**Object data in JSON**
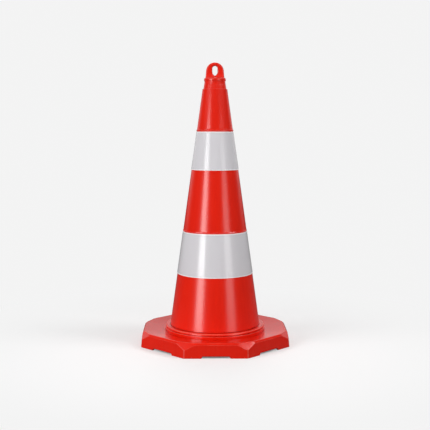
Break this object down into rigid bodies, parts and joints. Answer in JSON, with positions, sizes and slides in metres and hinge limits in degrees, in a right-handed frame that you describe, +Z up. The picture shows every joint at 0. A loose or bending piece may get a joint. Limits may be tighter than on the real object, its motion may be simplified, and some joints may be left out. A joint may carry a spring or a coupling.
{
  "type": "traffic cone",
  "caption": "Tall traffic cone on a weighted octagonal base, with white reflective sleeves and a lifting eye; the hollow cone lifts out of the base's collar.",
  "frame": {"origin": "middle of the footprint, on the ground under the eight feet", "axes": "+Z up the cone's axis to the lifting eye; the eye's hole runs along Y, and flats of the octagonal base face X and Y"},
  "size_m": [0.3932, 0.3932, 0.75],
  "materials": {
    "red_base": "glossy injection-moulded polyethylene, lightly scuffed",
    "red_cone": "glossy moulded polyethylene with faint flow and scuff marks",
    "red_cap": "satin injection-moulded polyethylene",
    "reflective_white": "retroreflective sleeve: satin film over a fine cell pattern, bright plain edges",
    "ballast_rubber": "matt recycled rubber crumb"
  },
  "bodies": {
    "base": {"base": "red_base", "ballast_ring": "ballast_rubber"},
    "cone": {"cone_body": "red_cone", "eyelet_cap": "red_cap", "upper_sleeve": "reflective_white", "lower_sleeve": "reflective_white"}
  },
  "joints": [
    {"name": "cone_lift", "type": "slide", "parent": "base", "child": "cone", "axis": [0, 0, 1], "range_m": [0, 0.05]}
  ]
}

* * *

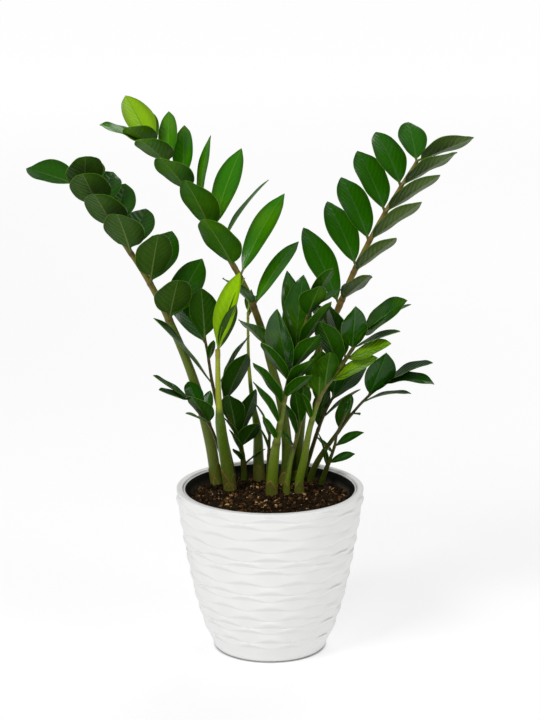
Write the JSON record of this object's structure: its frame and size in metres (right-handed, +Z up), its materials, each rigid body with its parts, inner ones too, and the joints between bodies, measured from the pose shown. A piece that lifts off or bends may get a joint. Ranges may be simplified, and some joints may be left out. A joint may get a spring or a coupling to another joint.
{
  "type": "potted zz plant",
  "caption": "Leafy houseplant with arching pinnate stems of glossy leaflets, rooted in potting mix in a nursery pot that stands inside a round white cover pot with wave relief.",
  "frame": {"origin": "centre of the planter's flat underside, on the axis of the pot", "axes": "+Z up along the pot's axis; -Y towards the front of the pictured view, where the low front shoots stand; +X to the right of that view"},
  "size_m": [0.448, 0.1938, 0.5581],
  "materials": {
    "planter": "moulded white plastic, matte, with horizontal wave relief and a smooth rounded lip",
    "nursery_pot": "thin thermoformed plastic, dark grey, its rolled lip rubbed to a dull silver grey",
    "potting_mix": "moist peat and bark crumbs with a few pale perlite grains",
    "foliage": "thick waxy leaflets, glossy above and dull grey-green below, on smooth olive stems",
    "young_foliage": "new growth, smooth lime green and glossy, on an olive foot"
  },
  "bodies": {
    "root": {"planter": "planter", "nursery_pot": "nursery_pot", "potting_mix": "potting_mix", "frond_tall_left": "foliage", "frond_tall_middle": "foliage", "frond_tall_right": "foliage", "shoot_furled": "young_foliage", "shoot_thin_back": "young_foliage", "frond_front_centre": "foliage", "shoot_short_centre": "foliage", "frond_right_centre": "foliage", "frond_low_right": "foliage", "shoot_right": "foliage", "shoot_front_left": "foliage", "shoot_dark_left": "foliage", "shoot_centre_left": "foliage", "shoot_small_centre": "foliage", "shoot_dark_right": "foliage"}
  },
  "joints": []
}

**Exercise**
Locate the word "frame" in the entries, and copy every line where it is found.

**Result**
Break this object down into rigid bodies, parts and joints. Answer in JSON, with positions, sizes and slides in metres and hinge limits in degrees, in a right-handed frame that you describe, +Z up. The picture shows every joint at 0. A loose or bending piece may get a joint. Limits may be tighter than on the real object, its motion may be simplified, and some joints may be left out. A joint may carry a spring or a coupling.
  "frame": {"origin": "middle of the footprint, on the ground under the eight feet", "axes": "+Z up the cone's axis to the lifting eye; the eye's hole runs along Y, and flats of the octagonal base face X and Y"},
Write the JSON record of this object's structure: its frame and size in metres (right-handed, +Z up), its materials, each rigid body with its parts, inner ones too, and the joints between bodies, measured from the pose shown. A piece that lifts off or bends may get a joint. Ranges may be simplified, and some joints may be left out. A joint may get a spring or a coupling to another joint.
  "frame": {"origin": "centre of the planter's flat underside, on the axis of the pot", "axes": "+Z up along the pot's axis; -Y towards the front of the pictured view, where the low front shoots stand; +X to the right of that view"},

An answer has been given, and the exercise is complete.